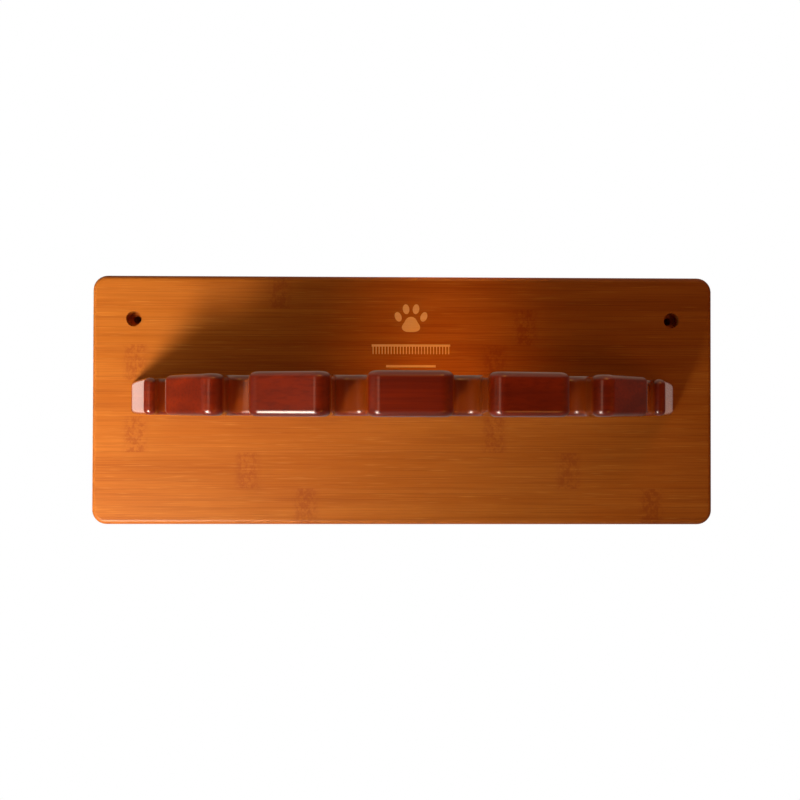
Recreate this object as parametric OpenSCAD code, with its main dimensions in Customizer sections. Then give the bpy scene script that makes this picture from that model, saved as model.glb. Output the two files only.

...

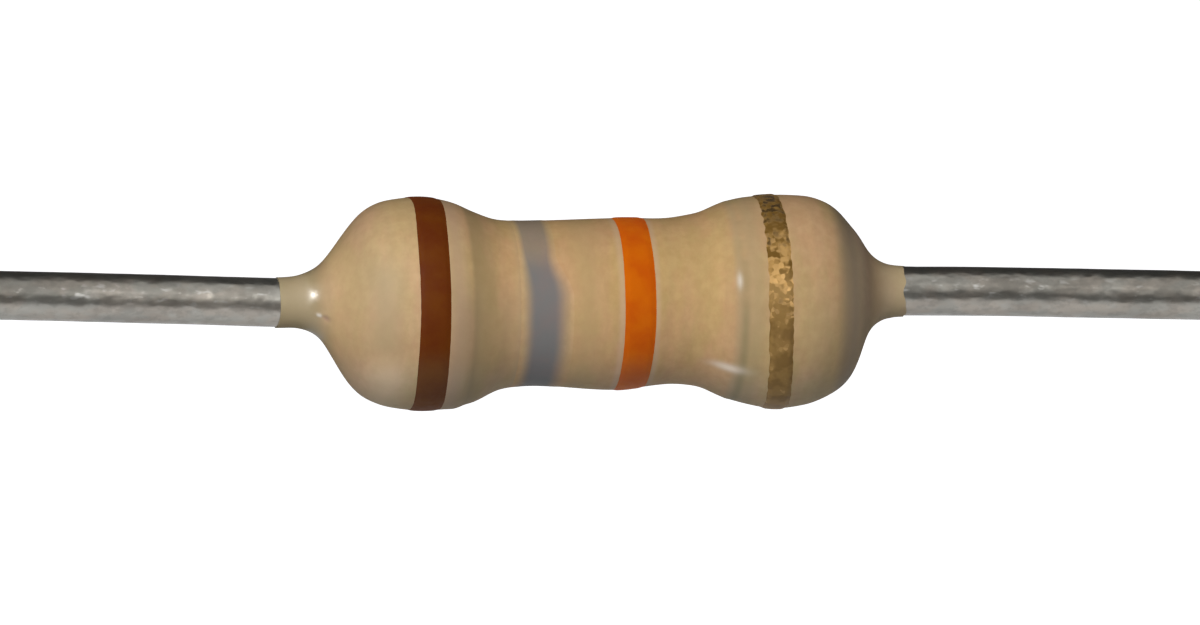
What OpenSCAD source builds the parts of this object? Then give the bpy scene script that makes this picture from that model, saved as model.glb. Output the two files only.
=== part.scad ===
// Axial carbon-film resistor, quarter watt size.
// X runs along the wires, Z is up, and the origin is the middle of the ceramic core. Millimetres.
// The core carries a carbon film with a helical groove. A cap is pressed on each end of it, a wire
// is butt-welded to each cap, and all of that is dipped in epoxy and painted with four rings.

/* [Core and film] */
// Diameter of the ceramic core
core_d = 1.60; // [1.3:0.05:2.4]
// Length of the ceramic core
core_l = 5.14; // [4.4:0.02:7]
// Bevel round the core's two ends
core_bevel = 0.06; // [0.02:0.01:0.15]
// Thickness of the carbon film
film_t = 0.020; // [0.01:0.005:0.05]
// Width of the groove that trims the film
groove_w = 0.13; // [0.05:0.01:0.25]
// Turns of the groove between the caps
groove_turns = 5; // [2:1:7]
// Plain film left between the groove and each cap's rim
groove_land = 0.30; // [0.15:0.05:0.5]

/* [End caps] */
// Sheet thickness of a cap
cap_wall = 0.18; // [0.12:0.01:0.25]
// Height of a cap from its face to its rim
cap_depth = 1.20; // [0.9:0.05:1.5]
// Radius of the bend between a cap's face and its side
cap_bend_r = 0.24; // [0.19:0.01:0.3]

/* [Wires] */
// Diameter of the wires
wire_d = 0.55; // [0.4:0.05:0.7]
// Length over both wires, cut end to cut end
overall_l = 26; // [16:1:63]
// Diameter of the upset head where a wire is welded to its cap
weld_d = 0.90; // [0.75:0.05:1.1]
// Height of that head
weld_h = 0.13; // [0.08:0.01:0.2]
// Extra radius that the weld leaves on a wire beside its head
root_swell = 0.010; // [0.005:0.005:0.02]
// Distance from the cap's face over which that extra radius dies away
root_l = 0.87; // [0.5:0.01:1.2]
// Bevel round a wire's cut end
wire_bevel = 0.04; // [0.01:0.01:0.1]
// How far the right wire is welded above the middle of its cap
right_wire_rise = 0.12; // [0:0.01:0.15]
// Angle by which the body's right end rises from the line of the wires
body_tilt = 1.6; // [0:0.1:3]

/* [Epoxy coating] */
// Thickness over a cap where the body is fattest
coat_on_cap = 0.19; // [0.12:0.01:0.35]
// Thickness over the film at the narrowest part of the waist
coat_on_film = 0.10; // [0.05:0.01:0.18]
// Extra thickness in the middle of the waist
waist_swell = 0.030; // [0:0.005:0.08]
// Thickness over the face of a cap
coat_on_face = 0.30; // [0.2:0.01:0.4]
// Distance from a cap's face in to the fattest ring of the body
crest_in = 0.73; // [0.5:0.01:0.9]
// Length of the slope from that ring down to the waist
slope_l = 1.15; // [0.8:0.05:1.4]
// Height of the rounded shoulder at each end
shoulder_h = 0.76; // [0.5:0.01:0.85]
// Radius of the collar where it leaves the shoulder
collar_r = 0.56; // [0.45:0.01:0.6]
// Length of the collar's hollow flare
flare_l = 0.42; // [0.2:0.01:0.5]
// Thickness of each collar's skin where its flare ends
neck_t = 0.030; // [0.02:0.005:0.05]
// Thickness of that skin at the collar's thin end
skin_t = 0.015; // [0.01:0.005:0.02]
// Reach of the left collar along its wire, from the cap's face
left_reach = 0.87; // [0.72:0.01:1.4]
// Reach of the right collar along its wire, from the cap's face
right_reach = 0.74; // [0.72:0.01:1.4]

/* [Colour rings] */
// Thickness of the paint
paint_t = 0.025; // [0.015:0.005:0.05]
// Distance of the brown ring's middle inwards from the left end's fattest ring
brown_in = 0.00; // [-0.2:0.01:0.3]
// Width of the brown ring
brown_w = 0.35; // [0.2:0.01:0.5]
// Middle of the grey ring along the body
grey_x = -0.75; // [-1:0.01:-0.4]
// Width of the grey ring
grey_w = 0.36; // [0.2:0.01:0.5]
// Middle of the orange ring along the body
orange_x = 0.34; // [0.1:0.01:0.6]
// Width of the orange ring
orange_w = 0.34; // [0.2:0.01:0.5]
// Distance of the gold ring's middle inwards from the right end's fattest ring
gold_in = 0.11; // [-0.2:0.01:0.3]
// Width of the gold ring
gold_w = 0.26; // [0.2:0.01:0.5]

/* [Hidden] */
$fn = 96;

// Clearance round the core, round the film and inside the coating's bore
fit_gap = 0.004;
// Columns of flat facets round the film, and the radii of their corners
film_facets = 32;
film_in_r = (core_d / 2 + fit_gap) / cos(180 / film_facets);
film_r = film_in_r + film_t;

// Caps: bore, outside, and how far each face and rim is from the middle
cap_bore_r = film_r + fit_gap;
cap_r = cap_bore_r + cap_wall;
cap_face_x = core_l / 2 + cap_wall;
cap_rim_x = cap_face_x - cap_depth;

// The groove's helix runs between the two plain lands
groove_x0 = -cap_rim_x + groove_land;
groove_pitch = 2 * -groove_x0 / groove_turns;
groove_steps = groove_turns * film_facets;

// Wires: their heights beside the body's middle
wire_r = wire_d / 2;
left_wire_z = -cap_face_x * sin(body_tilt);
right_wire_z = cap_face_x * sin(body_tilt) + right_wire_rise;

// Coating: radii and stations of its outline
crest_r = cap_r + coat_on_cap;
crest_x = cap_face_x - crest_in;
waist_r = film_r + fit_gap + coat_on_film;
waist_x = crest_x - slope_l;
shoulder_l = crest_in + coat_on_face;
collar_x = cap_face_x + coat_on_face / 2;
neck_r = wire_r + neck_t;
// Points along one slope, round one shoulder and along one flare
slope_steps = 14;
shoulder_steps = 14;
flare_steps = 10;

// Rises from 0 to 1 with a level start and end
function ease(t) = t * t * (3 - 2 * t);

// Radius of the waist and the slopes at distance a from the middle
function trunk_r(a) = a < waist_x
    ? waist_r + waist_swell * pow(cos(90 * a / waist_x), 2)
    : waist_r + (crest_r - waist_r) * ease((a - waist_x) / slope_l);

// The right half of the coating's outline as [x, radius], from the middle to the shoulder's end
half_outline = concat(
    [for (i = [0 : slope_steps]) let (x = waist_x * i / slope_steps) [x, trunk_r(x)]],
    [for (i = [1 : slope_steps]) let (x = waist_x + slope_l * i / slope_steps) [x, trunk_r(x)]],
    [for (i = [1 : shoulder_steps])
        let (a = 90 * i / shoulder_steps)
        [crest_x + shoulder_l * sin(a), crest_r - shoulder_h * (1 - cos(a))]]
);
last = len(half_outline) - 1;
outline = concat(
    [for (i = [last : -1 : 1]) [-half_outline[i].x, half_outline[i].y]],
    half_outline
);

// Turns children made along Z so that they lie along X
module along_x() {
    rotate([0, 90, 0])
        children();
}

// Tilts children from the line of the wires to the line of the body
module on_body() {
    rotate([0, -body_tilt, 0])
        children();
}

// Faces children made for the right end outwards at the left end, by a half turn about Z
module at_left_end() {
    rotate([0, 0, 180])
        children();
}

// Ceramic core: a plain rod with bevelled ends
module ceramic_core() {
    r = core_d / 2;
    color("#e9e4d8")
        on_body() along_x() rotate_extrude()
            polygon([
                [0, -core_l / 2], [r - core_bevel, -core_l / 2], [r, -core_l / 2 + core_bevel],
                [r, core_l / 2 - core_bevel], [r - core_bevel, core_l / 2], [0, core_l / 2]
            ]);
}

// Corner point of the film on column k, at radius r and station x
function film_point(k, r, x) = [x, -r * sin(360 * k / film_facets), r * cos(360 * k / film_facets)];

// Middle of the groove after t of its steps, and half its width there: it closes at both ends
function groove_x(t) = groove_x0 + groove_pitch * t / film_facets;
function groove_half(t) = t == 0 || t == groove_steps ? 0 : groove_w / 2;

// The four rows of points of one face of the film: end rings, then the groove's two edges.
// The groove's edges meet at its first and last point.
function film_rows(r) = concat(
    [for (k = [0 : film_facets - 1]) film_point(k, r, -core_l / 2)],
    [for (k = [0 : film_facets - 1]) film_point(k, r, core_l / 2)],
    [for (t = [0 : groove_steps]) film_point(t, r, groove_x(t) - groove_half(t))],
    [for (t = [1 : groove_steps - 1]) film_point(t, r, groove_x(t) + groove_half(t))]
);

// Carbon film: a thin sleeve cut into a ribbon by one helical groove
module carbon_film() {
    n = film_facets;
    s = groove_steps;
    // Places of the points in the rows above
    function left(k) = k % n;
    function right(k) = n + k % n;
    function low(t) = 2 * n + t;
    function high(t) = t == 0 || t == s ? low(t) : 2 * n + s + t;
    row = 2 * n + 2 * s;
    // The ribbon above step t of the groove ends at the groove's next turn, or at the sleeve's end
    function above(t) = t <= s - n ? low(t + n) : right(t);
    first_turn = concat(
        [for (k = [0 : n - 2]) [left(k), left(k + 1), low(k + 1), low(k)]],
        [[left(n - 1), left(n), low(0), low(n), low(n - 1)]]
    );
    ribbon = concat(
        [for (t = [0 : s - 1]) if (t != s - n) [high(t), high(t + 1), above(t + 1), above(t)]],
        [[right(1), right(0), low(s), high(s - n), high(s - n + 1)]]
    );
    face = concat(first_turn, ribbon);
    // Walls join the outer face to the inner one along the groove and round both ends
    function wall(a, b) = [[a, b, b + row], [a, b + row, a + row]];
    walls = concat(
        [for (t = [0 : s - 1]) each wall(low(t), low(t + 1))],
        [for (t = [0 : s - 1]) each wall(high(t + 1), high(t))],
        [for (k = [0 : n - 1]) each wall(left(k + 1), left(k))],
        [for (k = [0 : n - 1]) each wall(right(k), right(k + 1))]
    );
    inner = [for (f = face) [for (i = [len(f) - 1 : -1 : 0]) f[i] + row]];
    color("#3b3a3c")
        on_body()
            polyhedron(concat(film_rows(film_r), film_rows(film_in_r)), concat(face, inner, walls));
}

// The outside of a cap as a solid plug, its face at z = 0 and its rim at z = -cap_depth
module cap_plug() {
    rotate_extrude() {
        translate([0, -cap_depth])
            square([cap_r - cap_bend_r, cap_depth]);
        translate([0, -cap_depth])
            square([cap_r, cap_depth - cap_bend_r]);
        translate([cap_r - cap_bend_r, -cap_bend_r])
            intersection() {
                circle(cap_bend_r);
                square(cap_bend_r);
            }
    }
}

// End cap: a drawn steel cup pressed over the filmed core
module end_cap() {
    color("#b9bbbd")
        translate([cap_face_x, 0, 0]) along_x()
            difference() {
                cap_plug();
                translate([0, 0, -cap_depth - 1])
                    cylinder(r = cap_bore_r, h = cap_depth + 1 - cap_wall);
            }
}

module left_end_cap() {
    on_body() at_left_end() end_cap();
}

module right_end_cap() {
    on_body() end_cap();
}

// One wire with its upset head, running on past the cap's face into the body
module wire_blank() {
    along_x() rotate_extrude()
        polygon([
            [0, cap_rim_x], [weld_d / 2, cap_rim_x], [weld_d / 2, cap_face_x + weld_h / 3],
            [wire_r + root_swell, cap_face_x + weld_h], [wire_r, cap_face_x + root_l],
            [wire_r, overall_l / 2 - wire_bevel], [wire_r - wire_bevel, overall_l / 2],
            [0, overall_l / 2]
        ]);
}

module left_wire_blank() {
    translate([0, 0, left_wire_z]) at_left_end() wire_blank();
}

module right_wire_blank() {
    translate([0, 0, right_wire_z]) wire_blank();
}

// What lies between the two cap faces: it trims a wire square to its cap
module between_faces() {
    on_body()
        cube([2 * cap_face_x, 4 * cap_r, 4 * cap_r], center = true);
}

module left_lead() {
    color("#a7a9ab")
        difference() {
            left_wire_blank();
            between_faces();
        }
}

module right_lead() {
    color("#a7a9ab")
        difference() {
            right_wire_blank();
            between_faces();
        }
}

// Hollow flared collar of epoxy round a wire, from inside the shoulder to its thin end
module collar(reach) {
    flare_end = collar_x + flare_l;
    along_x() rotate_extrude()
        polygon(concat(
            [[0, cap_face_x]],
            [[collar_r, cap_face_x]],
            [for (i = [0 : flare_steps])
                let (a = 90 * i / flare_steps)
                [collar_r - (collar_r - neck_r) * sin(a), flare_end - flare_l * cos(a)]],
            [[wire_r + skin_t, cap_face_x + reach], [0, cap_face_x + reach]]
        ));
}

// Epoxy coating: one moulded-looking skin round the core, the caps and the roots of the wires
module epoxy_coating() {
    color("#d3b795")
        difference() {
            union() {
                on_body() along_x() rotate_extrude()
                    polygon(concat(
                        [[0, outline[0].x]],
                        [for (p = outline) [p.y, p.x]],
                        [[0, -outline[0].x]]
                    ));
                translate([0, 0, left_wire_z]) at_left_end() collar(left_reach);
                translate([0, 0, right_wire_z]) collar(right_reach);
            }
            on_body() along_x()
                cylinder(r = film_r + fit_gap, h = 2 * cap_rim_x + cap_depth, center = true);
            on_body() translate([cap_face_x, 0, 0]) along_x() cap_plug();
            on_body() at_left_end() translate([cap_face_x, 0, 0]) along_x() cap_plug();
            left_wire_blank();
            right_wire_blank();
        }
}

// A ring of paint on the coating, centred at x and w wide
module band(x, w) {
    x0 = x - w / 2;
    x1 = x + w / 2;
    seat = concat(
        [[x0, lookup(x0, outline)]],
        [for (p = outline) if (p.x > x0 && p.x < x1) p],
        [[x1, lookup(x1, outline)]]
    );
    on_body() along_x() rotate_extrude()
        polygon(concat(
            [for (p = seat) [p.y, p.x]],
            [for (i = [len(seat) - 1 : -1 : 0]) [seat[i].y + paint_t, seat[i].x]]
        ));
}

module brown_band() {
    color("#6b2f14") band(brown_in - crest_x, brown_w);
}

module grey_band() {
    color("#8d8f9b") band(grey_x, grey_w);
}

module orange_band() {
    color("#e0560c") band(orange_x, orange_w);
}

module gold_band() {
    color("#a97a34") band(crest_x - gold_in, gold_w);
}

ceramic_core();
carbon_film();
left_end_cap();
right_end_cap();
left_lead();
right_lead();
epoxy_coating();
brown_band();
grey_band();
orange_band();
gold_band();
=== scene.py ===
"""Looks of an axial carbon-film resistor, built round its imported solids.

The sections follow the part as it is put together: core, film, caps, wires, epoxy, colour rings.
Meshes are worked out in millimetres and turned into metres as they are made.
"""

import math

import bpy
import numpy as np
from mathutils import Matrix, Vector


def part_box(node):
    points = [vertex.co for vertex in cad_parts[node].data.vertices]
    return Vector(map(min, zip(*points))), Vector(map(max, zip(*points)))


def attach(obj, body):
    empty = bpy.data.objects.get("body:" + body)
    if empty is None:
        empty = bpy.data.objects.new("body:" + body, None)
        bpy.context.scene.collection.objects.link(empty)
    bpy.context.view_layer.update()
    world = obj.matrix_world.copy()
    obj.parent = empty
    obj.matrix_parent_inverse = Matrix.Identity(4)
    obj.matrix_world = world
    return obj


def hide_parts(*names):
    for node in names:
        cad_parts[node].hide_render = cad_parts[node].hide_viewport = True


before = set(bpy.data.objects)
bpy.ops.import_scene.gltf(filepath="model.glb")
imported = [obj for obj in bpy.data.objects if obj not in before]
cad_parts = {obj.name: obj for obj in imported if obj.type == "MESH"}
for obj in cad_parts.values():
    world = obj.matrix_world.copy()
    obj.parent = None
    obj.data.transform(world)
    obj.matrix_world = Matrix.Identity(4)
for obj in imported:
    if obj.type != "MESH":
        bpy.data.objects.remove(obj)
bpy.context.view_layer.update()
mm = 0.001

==

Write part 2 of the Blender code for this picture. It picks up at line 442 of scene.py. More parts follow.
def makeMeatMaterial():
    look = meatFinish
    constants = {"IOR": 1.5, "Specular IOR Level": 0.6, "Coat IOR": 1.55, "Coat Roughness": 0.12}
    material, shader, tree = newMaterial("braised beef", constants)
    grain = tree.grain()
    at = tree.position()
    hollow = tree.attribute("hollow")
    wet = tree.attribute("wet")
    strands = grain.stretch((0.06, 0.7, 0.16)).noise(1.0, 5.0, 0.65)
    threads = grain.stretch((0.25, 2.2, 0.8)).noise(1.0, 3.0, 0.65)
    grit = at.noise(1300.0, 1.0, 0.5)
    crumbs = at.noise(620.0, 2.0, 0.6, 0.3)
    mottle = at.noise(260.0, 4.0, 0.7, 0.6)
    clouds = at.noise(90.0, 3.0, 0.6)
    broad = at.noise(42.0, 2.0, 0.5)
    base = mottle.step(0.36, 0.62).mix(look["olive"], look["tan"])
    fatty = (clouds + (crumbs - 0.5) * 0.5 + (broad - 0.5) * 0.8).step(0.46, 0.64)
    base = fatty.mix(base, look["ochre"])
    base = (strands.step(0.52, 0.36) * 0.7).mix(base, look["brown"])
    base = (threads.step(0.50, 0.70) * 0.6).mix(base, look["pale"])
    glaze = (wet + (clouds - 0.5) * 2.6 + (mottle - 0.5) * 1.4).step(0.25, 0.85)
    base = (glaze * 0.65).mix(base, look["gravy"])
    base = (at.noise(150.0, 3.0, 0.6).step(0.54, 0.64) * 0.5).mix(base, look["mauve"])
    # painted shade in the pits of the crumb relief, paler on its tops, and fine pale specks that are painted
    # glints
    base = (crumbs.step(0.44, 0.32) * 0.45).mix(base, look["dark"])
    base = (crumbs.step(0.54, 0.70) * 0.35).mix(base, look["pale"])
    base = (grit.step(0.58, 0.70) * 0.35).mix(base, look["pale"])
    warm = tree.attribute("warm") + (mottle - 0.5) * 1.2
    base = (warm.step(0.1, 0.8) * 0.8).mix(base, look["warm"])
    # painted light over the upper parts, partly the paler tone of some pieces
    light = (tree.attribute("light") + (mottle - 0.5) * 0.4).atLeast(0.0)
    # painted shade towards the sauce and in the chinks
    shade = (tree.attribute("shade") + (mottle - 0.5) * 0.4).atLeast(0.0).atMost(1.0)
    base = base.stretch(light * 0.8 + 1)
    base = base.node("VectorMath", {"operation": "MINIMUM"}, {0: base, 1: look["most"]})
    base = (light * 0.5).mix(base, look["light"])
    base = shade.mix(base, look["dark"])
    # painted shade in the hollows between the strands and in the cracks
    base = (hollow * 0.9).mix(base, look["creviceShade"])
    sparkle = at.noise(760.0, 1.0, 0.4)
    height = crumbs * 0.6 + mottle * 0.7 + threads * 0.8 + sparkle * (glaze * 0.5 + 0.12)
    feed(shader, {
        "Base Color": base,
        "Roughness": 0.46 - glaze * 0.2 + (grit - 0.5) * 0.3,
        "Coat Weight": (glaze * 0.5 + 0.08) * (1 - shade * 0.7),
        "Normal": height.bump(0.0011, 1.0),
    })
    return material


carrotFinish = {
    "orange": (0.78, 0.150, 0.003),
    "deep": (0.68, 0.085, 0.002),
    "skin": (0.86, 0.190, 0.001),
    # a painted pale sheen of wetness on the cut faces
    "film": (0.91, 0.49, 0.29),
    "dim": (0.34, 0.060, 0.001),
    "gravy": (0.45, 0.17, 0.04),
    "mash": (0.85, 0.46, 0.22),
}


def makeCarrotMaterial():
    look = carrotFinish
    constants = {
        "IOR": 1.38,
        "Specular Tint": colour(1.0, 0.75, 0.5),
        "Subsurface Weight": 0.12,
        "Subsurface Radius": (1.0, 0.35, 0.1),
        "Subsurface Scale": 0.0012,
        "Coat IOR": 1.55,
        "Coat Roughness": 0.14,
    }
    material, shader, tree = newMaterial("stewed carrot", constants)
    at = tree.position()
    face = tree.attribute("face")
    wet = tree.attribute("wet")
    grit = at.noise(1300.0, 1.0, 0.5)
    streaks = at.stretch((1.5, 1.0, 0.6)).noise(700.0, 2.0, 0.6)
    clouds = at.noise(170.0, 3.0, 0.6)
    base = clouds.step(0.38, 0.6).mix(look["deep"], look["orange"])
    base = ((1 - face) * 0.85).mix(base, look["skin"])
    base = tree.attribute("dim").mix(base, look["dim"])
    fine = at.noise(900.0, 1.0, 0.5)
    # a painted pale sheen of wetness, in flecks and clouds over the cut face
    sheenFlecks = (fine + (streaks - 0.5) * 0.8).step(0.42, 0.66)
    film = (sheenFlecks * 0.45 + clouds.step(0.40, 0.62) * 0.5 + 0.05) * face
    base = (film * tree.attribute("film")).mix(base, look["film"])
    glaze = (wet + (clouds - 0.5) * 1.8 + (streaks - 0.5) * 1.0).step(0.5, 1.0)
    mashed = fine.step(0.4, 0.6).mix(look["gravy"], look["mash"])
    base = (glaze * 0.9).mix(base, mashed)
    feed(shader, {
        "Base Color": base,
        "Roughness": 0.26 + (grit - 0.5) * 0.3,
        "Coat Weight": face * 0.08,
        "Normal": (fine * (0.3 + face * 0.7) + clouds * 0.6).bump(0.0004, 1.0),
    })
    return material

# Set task
Set down exactly the lines from the line that contains "ceramic_core();" to the line that contains "bpy.data.objects.remove(obj)", both lines included, and nothing more.

# The solution
ceramic_core();
carbon_film();
left_end_cap();
right_end_cap();
left_lead();
right_lead();
epoxy_coating();
brown_band();
grey_band();
orange_band();
gold_band();
=== scene.py ===
"""Looks of an axial carbon-film resistor, built round its imported solids.

The sections follow the part as it is put together: core, film, caps, wires, epoxy, colour rings.
Meshes are worked out in millimetres and turned into metres as they are made.
"""

import math

import bpy
import numpy as np
from mathutils import Matrix, Vector


def part_box(node):
    points = [vertex.co for vertex in cad_parts[node].data.vertices]
    return Vector(map(min, zip(*points))), Vector(map(max, zip(*points)))


def attach(obj, body):
    empty = bpy.data.objects.get("body:" + body)
    if empty is None:
        empty = bpy.data.objects.new("body:" + body, None)
        bpy.context.scene.collection.objects.link(empty)
    bpy.context.view_layer.update()
    world = obj.matrix_world.copy()
    obj.parent = empty
    obj.matrix_parent_inverse = Matrix.Identity(4)
    obj.matrix_world = world
    return obj


def hide_parts(*names):
    for node in names:
        cad_parts[node].hide_render = cad_parts[node].hide_viewport = True


before = set(bpy.data.objects)
bpy.ops.import_scene.gltf(filepath="model.glb")
imported = [obj for obj in bpy.data.objects if obj not in before]
cad_parts = {obj.name: obj for obj in imported if obj.type == "MESH"}
for obj in cad_parts.values():
    world = obj.matrix_world.copy()
    obj.parent = None
    obj.data.transform(world)
    obj.matrix_world = Matrix.Identity(4)
for obj in imported:
    if obj.type != "MESH":
        bpy.data.objects.remove(obj)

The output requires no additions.